“Can I trust you?”
It’s a question that rumbles around inside our minds each time we as leaders are faced with a conflict or a fresh opportunity. But how often do we ask ourselves, “Can you trust me?”
The Link between Trust and Collaboration
Trust is listed at or near the top of the list of team-building essentials in every book and journal article I surveyed on the topic of distance/virtual teams.
What is trust? Marquardt and Horvath offer this definition: trust is the team members’ reliance on one another to protect their joint endeavor. Fourteen of 28 chapters in the very helpful Handbook of High-Performance Virtual Teams deal with the topic of trust. The lending and earning of trust is particularly crucial to distributed teams.
Why is trust so crucial? Because trust is the cornerstone of genuine collaboration. In their most recent work, Kouzes and Posner identify ten truths about leadership based on more than two million responses to their Leadership Practices Inventory from over 70 countries in the past two years. “Credibility is the foundation of leadership” is the second truth; “Trust rules” is the sixth. Rath and Conchie answer the question “What will people follow in organizational leaders?” with four clear research-based responses: trust, compassion, stability, and hope. If we define leadership as influence, trust leads the way.
For team member A to trust team member B, member A must be able to see and experience specific behaviors and non-verbal clues in member B. Pat MacMillan categorizes these core issues as Competence (Can you deliver?), Character (Are you trustworthy?) and Concern (Do you care about me and my stuff?). Clark, Clark and Crossley identify the same critical three issues respectively as Ability, Integrity and Benevolence.

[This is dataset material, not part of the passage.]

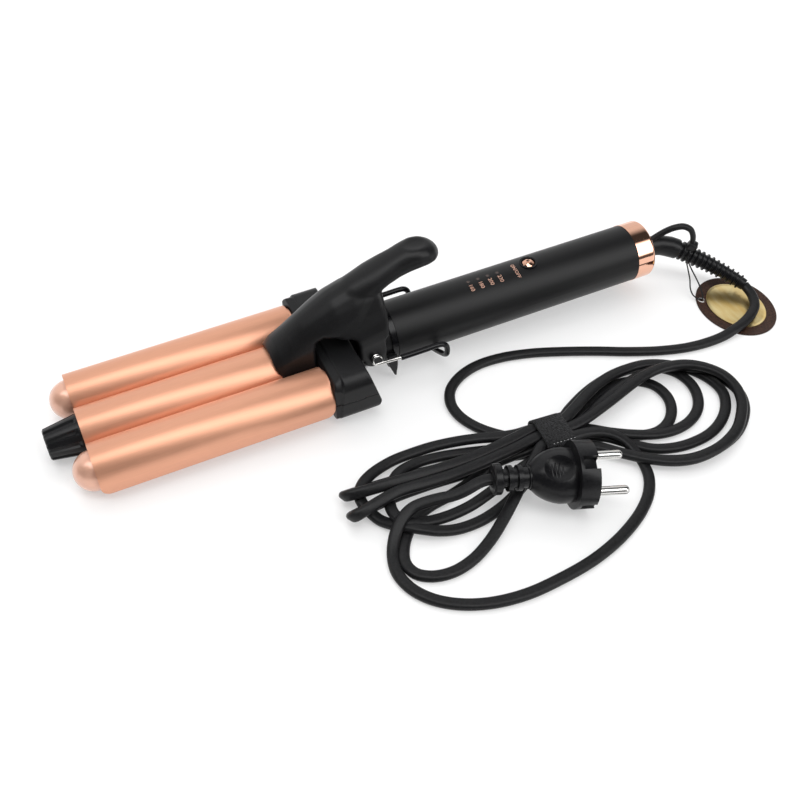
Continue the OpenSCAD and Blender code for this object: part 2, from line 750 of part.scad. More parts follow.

It is helpful to examine the origins of the term “virtual,” which comes from Latin virtus meaning valor or moral excellence. Virtual doesn’t mean invisible or not really there. Taken this way, virtual means that I can trust you, and you can trust me, because of our mutual commitment to excellence, ability, and mutual concern.
Finally, a distributed team must develop “swift trust,” which is where each team member acts as if trust is present from the beginning. It’s like offering everyone a hundred dollars in a “trust account” that they are allowed to make a few withdrawals on, rather than starting everyone at zero where the first misstep in communication results in negative balance of suspicion or distrust. This prevents the first offense from instantly blocking future productive interactions. I have found it helpful to explicitly ask a freshly forming virtual team to loan trust and grace to one another.
What have you encountered that builds or breaks trust on a virtual team?
 Marquardt, Michael J., and Lisa Horvath. Global Teams: How Top Multinationals Span Boundaries and Cultures with High-Speed Teamwork. 1st ed. Palo Alto, Calif.: Davies-Black Pub., 2001.
 James M. Kouzes and Barry Z. Posner, The Truth About Leadership: The No-Fads, Heart-of-the-Matter Facts You Need to Know, 1st, Kindle ed. (San Francisco, CA: Jossey-Bass, 2010), location 273 of 2465.
 MacMillan, Pat. The Performance Factor: Unlocking the Secrets of Teamwork. Nashville, Tenn.: Broadman & Holman Publishers, 2001.
 Randy Clark, Leigh Anne Clark, and Katie Crossley, “Developing Multidimensional Trust without Touch in Virtual Teams,” Marketing Management Journal 20, no. 1 (2010).